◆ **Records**
######
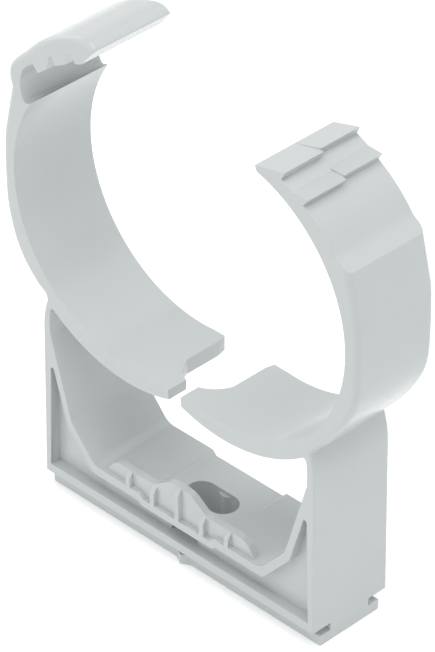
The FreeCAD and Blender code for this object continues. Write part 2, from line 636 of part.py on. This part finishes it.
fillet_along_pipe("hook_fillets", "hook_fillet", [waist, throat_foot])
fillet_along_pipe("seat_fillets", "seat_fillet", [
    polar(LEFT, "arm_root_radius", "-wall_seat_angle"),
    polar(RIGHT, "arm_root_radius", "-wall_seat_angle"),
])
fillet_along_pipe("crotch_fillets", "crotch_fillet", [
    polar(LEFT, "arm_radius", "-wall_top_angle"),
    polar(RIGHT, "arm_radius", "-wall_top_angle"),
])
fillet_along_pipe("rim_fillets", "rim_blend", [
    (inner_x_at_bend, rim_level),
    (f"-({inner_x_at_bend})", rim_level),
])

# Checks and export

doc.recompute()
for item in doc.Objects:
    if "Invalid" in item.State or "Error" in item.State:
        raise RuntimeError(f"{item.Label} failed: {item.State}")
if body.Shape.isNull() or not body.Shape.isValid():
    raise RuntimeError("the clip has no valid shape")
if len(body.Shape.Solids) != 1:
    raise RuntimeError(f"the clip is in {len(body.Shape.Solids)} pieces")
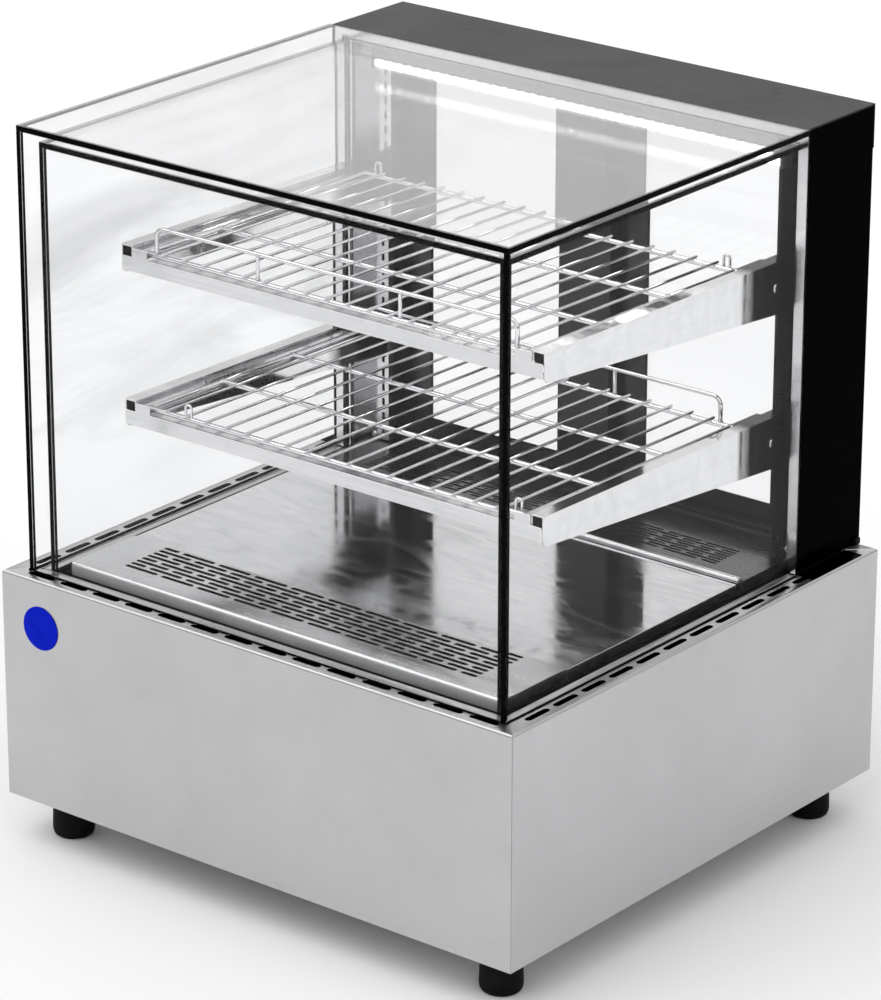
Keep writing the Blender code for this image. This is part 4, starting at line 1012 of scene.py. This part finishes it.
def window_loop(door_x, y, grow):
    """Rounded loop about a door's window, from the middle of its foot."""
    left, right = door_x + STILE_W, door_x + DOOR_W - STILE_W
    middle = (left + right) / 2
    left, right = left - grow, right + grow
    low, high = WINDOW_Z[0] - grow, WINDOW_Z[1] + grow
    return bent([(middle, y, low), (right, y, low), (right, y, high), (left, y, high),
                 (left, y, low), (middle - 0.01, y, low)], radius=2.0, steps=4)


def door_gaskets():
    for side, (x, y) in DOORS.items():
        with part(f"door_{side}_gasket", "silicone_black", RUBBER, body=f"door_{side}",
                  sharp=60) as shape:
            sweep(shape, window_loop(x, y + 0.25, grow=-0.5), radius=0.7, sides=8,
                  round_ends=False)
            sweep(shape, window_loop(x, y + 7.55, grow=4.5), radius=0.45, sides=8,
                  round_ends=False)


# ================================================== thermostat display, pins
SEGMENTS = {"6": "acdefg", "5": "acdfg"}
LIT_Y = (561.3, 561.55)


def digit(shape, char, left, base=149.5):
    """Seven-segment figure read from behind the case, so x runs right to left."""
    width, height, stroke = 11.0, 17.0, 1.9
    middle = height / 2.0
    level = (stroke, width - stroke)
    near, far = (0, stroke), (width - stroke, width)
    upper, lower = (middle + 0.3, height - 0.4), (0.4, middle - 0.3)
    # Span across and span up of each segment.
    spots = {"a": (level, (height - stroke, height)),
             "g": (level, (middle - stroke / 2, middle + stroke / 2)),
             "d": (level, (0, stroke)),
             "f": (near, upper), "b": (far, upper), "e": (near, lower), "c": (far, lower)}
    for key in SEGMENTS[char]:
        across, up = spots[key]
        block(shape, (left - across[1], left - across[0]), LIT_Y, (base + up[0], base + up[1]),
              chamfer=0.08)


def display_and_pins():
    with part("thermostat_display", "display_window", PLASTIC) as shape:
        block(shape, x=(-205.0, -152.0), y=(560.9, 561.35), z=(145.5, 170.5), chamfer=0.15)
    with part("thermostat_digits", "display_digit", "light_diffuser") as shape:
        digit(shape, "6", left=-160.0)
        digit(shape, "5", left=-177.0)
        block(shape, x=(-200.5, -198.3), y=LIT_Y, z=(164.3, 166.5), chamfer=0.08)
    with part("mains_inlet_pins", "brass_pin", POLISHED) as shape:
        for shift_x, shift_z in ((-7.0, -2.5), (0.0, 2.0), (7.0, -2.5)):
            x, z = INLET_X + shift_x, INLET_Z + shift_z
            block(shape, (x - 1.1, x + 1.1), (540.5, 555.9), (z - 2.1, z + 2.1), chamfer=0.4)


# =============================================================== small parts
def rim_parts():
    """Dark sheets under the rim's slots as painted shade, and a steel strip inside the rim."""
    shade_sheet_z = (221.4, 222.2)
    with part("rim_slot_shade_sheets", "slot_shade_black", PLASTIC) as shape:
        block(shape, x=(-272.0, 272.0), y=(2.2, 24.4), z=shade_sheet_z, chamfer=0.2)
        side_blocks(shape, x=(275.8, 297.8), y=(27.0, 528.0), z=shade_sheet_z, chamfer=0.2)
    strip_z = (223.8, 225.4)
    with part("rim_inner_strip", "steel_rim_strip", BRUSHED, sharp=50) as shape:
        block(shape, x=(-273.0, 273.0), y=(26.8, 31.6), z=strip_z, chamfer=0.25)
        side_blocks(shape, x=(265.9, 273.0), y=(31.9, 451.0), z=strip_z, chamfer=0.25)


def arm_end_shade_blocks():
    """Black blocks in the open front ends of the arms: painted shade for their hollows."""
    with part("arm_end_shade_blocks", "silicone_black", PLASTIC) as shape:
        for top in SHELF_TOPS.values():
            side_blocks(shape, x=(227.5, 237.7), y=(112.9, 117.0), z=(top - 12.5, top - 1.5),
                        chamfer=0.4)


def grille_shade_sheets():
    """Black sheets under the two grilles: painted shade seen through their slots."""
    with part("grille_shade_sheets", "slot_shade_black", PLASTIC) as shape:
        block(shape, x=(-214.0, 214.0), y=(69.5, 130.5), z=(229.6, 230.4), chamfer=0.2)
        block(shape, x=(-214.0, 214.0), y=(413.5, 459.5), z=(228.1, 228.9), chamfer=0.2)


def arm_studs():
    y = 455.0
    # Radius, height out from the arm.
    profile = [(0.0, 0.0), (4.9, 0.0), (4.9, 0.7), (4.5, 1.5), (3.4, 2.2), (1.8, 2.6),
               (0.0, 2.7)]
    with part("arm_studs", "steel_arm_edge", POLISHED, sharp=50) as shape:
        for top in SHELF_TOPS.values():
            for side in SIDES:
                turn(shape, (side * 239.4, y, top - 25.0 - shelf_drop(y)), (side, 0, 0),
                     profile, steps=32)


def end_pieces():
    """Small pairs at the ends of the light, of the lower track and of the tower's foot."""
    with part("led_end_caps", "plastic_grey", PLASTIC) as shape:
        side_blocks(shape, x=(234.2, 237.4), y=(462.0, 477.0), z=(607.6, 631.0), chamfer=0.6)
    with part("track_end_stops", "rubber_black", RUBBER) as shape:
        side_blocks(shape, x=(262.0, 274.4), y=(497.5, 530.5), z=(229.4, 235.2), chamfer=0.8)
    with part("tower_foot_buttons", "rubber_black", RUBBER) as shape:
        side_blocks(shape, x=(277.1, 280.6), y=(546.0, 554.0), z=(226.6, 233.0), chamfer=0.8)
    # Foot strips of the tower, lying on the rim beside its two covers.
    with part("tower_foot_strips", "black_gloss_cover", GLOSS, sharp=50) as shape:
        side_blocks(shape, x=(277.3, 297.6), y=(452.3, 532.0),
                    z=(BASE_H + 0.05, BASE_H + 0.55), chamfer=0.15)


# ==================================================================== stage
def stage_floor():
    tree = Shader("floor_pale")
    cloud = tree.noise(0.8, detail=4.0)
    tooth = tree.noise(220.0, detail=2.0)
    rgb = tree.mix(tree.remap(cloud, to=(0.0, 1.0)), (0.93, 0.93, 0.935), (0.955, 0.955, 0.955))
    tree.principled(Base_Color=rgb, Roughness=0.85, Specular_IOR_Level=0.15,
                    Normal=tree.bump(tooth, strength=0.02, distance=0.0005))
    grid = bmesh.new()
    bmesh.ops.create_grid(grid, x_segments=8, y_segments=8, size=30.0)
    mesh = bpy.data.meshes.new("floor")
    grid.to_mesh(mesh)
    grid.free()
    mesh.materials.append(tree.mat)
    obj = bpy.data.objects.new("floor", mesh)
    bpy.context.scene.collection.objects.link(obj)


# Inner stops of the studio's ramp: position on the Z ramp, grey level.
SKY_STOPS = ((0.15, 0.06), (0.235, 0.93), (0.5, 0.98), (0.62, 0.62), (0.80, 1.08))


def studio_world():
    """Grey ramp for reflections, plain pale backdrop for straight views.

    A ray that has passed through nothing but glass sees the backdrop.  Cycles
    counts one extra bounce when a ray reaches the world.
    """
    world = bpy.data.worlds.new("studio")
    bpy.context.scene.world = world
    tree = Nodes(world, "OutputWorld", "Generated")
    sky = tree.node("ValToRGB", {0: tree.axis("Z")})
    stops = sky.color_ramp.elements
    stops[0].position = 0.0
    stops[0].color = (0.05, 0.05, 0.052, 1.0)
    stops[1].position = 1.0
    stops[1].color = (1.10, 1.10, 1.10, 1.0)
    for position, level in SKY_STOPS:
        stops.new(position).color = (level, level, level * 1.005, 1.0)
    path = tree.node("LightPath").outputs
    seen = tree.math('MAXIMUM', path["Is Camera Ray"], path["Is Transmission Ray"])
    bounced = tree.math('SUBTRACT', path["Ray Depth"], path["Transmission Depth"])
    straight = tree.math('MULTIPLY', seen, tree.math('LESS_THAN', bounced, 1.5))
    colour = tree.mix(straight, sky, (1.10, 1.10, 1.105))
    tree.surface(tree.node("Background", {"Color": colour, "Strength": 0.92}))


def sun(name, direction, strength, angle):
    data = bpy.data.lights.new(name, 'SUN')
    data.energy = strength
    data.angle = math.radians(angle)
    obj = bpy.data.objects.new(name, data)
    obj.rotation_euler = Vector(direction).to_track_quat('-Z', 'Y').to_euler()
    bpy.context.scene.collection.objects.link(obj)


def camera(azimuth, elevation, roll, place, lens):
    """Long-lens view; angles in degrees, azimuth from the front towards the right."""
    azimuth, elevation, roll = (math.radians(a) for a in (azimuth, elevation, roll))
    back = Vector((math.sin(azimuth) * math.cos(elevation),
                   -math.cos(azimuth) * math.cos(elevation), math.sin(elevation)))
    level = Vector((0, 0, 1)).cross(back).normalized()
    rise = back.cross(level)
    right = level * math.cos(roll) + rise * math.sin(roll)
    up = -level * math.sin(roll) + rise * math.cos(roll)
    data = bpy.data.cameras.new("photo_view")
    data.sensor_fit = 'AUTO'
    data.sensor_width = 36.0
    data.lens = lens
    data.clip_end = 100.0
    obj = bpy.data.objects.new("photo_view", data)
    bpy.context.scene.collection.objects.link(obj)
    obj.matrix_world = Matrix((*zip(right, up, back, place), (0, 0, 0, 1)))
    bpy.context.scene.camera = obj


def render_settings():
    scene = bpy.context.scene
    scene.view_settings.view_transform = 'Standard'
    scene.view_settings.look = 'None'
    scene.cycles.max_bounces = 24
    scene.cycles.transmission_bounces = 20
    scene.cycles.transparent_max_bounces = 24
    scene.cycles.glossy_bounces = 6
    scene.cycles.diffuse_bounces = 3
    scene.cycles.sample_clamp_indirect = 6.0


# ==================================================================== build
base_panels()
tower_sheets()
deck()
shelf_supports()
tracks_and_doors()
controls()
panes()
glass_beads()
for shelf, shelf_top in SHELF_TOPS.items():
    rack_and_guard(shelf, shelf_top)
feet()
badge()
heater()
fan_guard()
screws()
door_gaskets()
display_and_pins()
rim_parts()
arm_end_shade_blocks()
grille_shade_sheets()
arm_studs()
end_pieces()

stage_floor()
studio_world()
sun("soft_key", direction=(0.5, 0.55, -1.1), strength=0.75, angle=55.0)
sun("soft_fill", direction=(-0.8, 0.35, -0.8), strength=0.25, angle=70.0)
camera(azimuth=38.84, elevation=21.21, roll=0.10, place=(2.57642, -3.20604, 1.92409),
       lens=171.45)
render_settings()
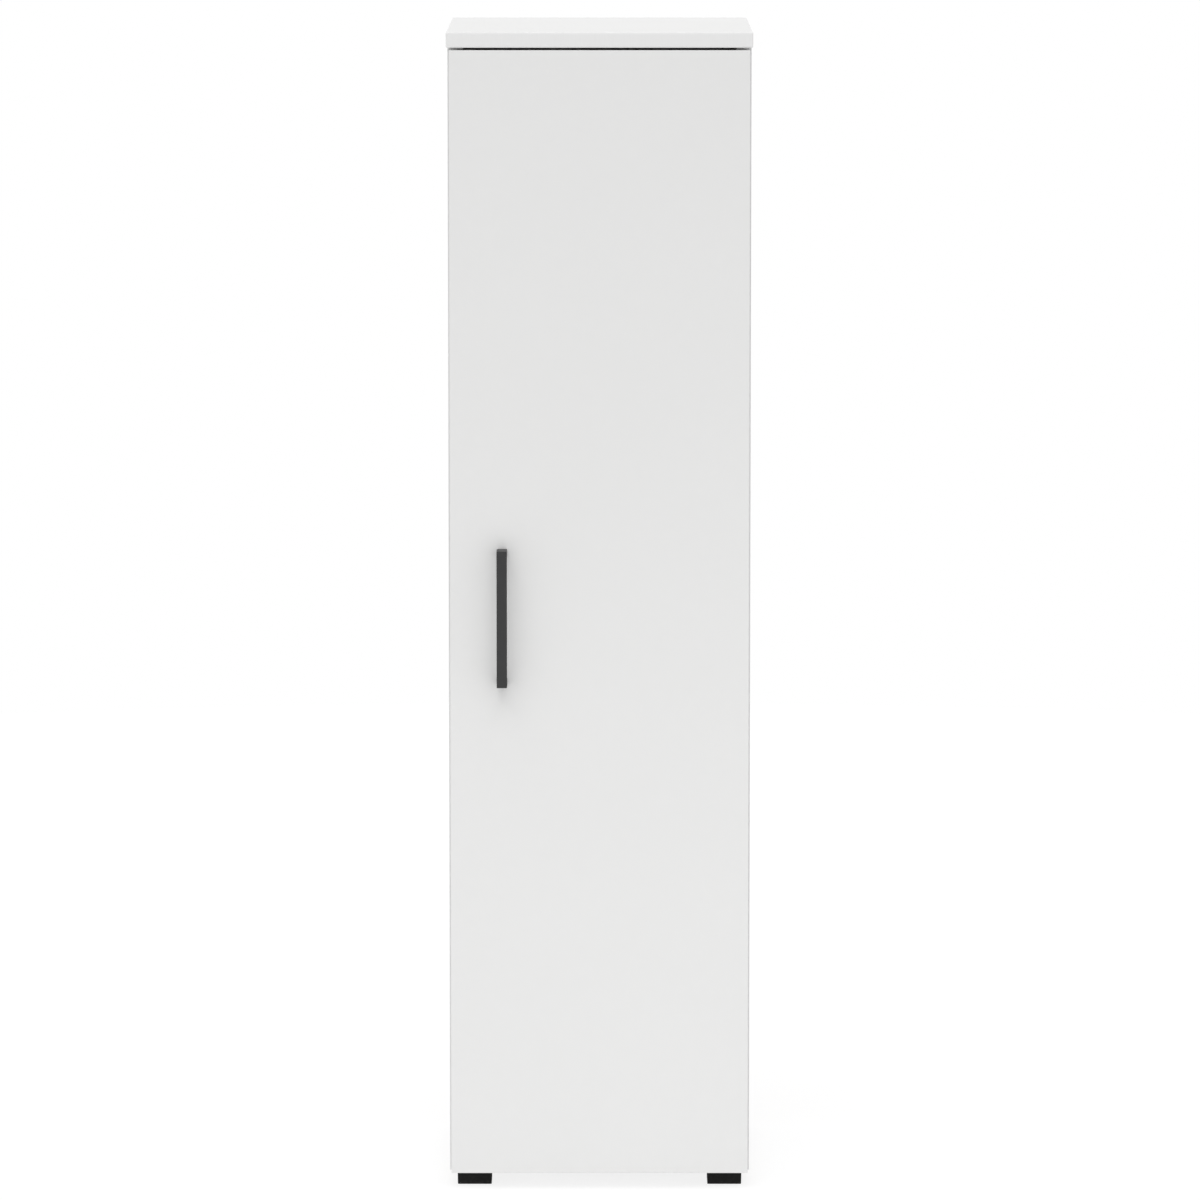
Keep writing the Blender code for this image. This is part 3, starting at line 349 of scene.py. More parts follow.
######
◆ **TASK OBJECTIVE**
Reproduce exactly the lines that run from the start of the records to the line with "# Checks and export", both included.

◆ **ANSWER TO THIS TASK**
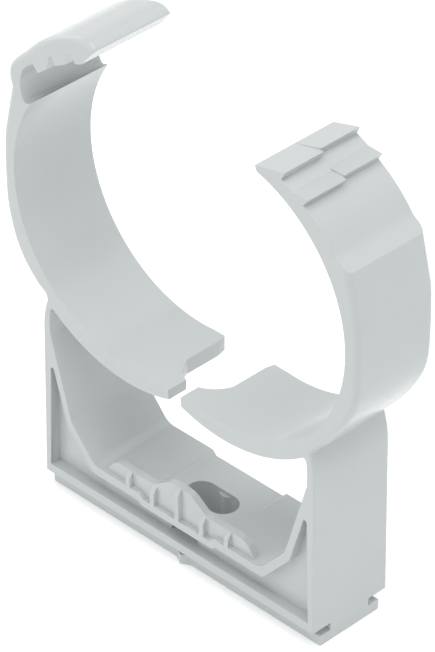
The FreeCAD and Blender code for this object continues. Write part 2, from line 636 of part.py on. This part finishes it.
fillet_along_pipe("hook_fillets", "hook_fillet", [waist, throat_foot])
fillet_along_pipe("seat_fillets", "seat_fillet", [
    polar(LEFT, "arm_root_radius", "-wall_seat_angle"),
    polar(RIGHT, "arm_root_radius", "-wall_seat_angle"),
])
fillet_along_pipe("crotch_fillets", "crotch_fillet", [
    polar(LEFT, "arm_radius", "-wall_top_angle"),
    polar(RIGHT, "arm_radius", "-wall_top_angle"),
])
fillet_along_pipe("rim_fillets", "rim_blend", [
    (inner_x_at_bend, rim_level),
    (f"-({inner_x_at_bend})", rim_level),
])

# Checks and export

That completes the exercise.